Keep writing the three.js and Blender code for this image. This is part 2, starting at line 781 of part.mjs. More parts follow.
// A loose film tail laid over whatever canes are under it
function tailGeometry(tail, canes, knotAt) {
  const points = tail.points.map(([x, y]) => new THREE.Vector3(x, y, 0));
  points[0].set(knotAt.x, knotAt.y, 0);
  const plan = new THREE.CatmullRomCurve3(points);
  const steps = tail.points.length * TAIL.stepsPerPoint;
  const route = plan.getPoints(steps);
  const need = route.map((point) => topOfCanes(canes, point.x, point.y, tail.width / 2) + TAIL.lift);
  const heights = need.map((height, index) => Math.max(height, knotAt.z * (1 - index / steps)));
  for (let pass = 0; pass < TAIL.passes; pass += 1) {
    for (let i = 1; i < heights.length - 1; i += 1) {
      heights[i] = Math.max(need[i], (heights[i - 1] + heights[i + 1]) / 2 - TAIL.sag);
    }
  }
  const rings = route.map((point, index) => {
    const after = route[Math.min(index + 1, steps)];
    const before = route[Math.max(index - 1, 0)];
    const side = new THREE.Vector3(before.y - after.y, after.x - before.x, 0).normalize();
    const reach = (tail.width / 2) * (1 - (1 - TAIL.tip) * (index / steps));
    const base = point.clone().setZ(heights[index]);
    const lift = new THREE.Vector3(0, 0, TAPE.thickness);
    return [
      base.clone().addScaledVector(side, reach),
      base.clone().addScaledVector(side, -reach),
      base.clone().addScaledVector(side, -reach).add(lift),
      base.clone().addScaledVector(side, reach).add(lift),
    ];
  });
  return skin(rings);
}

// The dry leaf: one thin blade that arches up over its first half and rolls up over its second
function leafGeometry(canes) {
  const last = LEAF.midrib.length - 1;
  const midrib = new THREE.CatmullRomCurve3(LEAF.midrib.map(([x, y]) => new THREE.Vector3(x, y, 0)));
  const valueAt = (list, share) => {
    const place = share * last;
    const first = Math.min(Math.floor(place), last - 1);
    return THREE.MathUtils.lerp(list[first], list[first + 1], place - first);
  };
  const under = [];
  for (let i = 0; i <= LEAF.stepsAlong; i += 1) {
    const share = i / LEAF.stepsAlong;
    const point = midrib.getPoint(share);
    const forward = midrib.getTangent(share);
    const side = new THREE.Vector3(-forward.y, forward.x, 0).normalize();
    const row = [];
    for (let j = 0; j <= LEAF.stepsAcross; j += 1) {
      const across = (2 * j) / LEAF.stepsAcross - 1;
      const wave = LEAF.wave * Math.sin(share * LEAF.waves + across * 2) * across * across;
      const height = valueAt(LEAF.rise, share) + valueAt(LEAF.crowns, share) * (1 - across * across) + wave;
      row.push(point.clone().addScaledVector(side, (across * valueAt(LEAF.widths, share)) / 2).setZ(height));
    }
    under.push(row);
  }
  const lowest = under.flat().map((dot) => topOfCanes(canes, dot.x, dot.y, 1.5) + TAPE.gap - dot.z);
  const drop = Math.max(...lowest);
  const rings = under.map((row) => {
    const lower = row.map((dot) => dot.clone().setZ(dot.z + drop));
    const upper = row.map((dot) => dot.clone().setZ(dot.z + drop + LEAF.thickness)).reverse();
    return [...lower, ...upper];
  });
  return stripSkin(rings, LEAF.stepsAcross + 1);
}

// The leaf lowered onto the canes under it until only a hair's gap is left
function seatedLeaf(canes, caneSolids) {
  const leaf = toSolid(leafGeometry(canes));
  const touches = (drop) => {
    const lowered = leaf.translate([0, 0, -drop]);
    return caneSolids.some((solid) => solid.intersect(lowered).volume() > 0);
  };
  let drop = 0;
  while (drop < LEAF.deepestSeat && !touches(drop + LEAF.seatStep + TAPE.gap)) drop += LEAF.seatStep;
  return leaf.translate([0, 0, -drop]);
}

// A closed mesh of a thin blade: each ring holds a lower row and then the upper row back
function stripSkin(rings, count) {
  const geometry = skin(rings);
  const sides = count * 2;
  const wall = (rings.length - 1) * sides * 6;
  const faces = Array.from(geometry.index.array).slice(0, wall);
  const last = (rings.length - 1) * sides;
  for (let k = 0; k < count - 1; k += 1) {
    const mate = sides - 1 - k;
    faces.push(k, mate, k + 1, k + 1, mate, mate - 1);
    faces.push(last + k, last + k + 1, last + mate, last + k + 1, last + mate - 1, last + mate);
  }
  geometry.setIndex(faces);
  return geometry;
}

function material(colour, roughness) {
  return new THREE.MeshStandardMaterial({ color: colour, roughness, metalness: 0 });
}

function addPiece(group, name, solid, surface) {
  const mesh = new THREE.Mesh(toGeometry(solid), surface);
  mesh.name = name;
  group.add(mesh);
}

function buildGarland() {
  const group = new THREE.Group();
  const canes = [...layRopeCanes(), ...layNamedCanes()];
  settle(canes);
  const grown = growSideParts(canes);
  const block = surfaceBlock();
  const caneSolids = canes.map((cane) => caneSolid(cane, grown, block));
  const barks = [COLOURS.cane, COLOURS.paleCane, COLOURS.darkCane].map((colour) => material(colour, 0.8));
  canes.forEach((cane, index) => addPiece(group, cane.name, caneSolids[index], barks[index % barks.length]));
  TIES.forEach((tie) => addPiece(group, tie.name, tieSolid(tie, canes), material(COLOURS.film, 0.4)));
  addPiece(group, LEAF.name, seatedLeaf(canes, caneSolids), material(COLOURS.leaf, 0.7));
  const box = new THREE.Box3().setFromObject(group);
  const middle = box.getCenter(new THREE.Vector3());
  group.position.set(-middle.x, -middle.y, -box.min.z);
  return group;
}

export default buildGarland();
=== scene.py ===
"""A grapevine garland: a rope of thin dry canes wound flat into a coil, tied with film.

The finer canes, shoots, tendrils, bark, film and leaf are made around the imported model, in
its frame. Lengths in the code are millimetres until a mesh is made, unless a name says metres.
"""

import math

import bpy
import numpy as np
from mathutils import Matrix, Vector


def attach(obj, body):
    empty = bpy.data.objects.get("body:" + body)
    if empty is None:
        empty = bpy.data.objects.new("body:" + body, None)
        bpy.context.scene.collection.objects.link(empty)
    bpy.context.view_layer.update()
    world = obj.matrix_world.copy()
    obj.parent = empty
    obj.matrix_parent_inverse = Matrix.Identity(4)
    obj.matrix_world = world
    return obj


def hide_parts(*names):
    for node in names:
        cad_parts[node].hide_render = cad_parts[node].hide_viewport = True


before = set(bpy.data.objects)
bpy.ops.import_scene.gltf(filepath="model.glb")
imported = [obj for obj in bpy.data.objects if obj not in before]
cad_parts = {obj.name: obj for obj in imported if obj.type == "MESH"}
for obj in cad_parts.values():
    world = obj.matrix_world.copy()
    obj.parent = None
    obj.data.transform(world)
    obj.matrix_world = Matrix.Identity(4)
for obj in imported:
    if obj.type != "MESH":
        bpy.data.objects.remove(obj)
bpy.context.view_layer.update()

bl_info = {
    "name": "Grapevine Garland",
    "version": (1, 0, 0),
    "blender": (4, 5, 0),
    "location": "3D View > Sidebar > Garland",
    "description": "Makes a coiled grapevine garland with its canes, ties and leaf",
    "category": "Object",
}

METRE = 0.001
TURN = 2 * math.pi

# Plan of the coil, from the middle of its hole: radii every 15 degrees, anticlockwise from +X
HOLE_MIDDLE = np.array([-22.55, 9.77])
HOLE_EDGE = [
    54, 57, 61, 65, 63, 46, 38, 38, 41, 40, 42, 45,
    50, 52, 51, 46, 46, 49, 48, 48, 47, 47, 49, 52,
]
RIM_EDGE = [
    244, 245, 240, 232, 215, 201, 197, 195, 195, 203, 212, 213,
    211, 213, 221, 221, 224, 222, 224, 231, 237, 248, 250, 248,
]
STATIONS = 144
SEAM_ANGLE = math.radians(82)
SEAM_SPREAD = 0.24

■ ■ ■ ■

**Stated goal:**
Extract exactly and only the span of lines that begins at the line containing "function addPiece(group, name, solid, surface)" and ends at the line containing "imported = [obj".

**Result:**
function addPiece(group, name, solid, surface) {
  const mesh = new THREE.Mesh(toGeometry(solid), surface);
  mesh.name = name;
  group.add(mesh);
}

function buildGarland() {
  const group = new THREE.Group();
  const canes = [...layRopeCanes(), ...layNamedCanes()];
  settle(canes);
  const grown = growSideParts(canes);
  const block = surfaceBlock();
  const caneSolids = canes.map((cane) => caneSolid(cane, grown, block));
  const barks = [COLOURS.cane, COLOURS.paleCane, COLOURS.darkCane].map((colour) => material(colour, 0.8));
  canes.forEach((cane, index) => addPiece(group, cane.name, caneSolids[index], barks[index % barks.length]));
  TIES.forEach((tie) => addPiece(group, tie.name, tieSolid(tie, canes), material(COLOURS.film, 0.4)));
  addPiece(group, LEAF.name, seatedLeaf(canes, caneSolids), material(COLOURS.leaf, 0.7));
  const box = new THREE.Box3().setFromObject(group);
  const middle = box.getCenter(new THREE.Vector3());
  group.position.set(-middle.x, -middle.y, -box.min.z);
  return group;
}

export default buildGarland();
=== scene.py ===
"""A grapevine garland: a rope of thin dry canes wound flat into a coil, tied with film.

The finer canes, shoots, tendrils, bark, film and leaf are made around the imported model, in
its frame. Lengths in the code are millimetres until a mesh is made, unless a name says metres.
"""

import math

import bpy
import numpy as np
from mathutils import Matrix, Vector


def attach(obj, body):
    empty = bpy.data.objects.get("body:" + body)
    if empty is None:
        empty = bpy.data.objects.new("body:" + body, None)
        bpy.context.scene.collection.objects.link(empty)
    bpy.context.view_layer.update()
    world = obj.matrix_world.copy()
    obj.parent = empty
    obj.matrix_parent_inverse = Matrix.Identity(4)
    obj.matrix_world = world
    return obj


def hide_parts(*names):
    for node in names:
        cad_parts[node].hide_render = cad_parts[node].hide_viewport = True


before = set(bpy.data.objects)
bpy.ops.import_scene.gltf(filepath="model.glb")
imported = [obj for obj in bpy.data.objects if obj not in before]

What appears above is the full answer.